By @PaulHoule - 6 months
Carlos made the first big hit in electronic music

https://en.wikipedia.org/wiki/Switched-On_Bach

which of course led to Disco, YMO, Kraftwerk, Depeche Mode, Insoc and the rest is history.

By @denizener - 6 months
I love Beauty in the Beast but whenever I have tried playing Wendy's scales to make my own stuff it just sounds terrible.

That is the main problem with all non-12 TET IMO. Making music that doesn't suck is hard enough in 12 TET. Starting from scratch with a scale by Carlos or Harry Partch takes a real musical genius and that is certainly not me. Worst though is there is no road map to follow in order to get better for us mere mortals.

BTW FM7/FM8 VST is the easiest way to play a few Carlos scales.
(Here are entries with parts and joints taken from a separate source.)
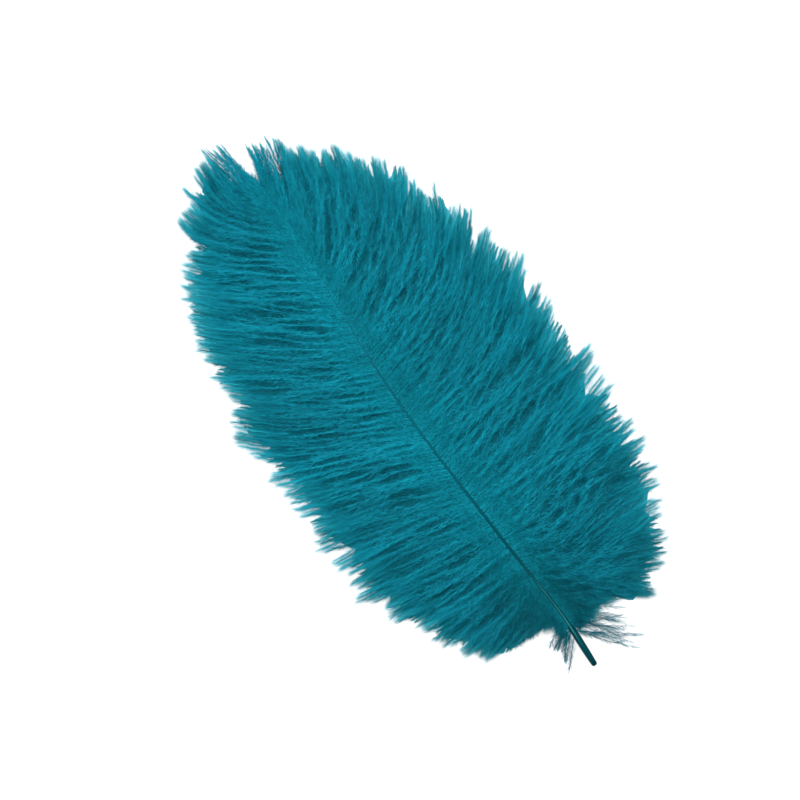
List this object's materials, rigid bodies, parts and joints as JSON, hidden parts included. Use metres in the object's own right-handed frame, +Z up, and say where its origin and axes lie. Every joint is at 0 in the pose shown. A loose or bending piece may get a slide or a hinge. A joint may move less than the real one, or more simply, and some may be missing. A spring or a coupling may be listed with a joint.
{
  "type": "ostrich feather",
  "caption": "Dyed ostrich feather lying flat: a slender tapering shaft with a broad soft vane of loose, fluffy barbs down each side and a bare quill end.",
  "frame": {"origin": "centre of the feather's outline, on the surface it lies on", "axes": "+Y runs from the quill end to the tip, +X to the right vane as seen from above, +Z up"},
  "size_m": [0.1454, 0.2856, 0.015],
  "materials": {
    "shaft": "dyed keratin, dark olive teal, softly glossy",
    "barbs": "soft matt fluff of dyed barbs, teal"
  },
  "bodies": {
    "root": {"shaft": "shaft", "vane_left": "barbs", "vane_right": "barbs"}
  },
  "joints": []
}
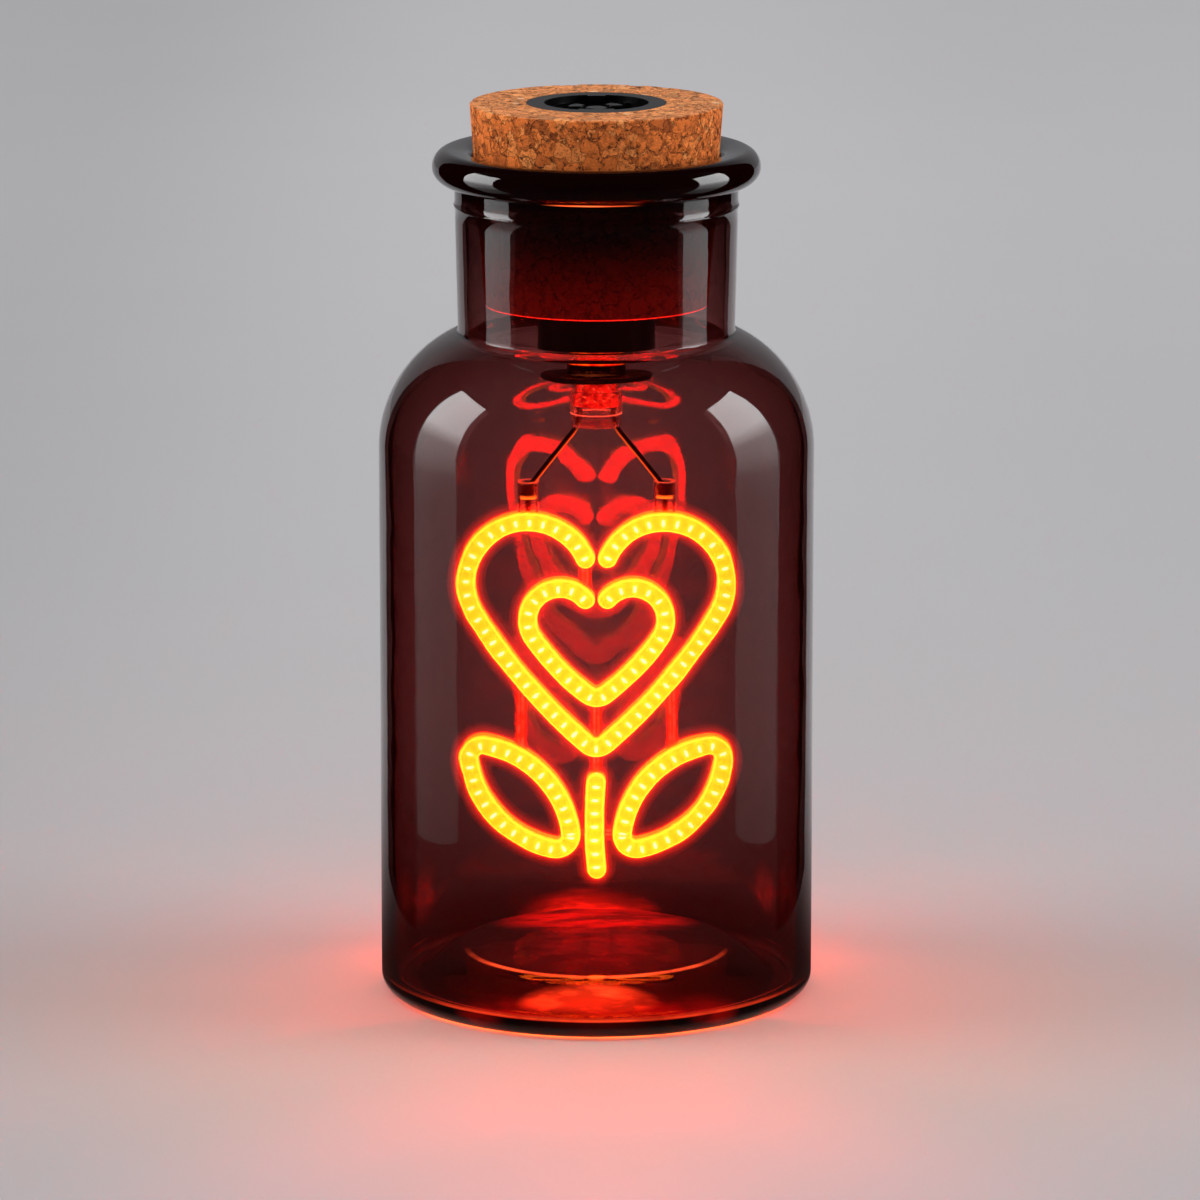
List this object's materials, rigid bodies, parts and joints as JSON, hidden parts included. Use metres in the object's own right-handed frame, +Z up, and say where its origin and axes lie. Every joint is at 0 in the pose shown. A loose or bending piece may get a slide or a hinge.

By @waffletower - 6 months
John Chowning's (https://en.wikipedia.org/wiki/John_Chowning) work Stria (https://www.youtube.com/watch?v=988jPjs1gao) unifies timbre and scale structure about the Golden Mean as a musical interval. It's completion predates this work by Carlos by nearly a decade (1977) and the composition process apparently began as early as 1972 (https://brahms.ircam.fr/en/works/work/7459/). There are many academic papers available which analyze this work: https://laurazattra.com/2016/09/23/stria-by-john-chowning-th...
By @HPsquared - 6 months
Wendy Carlos' album "Beauty in the Beast" is an exploration of these types of alternative tuning schemes.

https://www.wendycarlos.com/+bitb.html

By @belter - 6 months
"The Broken Scales Of Wendy Carlos" - https://youtu.be/RuT6Y53LYH4
By @drivebyhooting - 6 months
Without a sound sample and music I can’t appreciate it. Is there a link to an actual melody using it?